Não é possível a incorporação mediúnica de Deus ou de deuses, por uma simples questão de lógica: Nosso organismo perispiritual, nossa mente e nosso campo vibratório não suportariam e nem se sintonizariam com uma consciência de magnitude infinita.
Com base em análises simples como essas, onde a justiça, a bondade e a perfeição divinas NÃO SÃO colocadas de lado em prol da crença cega em mitos do passado, é que em nossa visão doutrinária:
Existe apenas um único Deus;
Este único Deus atua sobre tudo e sobre todos constantemente, irradiando suas vibrações de amor e poder;
A cada tipo de vibração irradiada de Deus podemos dar um nome específico que a identifique;
Na Umbanda, essas vibrações são chamadas de “Orixás”, e recebem nomes de antigas divindades africanas, mas poderíamos, caso quiséssemos, denominá-las com outras nomenclaturas;
Ninguém incorpora diretamente essas vibrações (ou Orixás) pelo simples fato de que ninguém recebe Deus;
Dentro dos terreiros, essas vibrações divinas (ou Orixás) são representadas por espíritos de maior evolução que, ao se aproximarem, facilitam-nos a absorção dessas irradiações. Tais espíritos são chamados de falangeiros dessas vibrações ou desses Orixás;
Os falangeiros se comportam, trabalham, dançam e atuam de forma característica, como esperamos de quem possua o arquétipo próprio daquele Orixá;
Em algumas ocasiões, os falangeiros se apresentam simplesmente como falangeiros, mas podem se identificar como caboclos ou mesmo como Orixás;
Todos os trabalhos energéticos realizados na Umbanda visam facilitar a captação de alguma vibração divina (Orixá) ou o descarrego de forças negativas, buscando o equilíbrio do médium.

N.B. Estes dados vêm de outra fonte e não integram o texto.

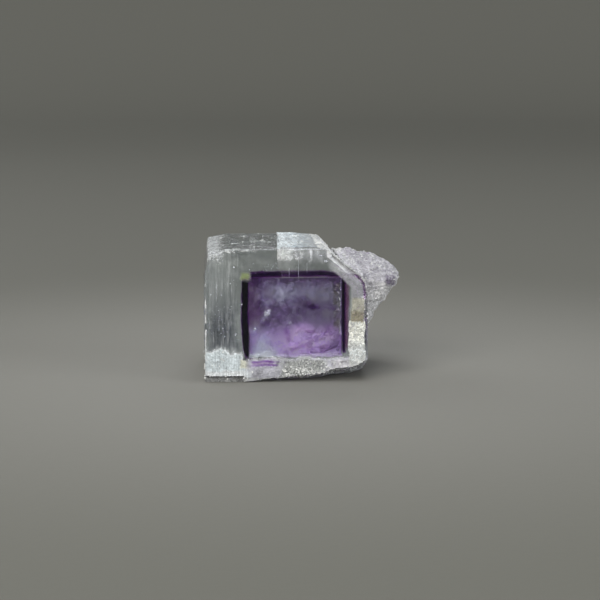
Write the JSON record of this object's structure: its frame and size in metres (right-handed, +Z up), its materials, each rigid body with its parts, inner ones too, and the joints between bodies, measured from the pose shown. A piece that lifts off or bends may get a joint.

Encerro este texto com uma necessária reflexão: A verdade existe; mas todos ainda estamos distantes de compreendê-la em sua plenitude. Até lá, vamos nos despindo, aos poucos, dos pequenos enganos que a disfarçam. Contudo, independentemente de querermos ou não, e de aceitarmos ou não, a verdade está lá na nossa frente. Mas só a enxergaremos quando usarmos a razão e quando a quisermos enxergar!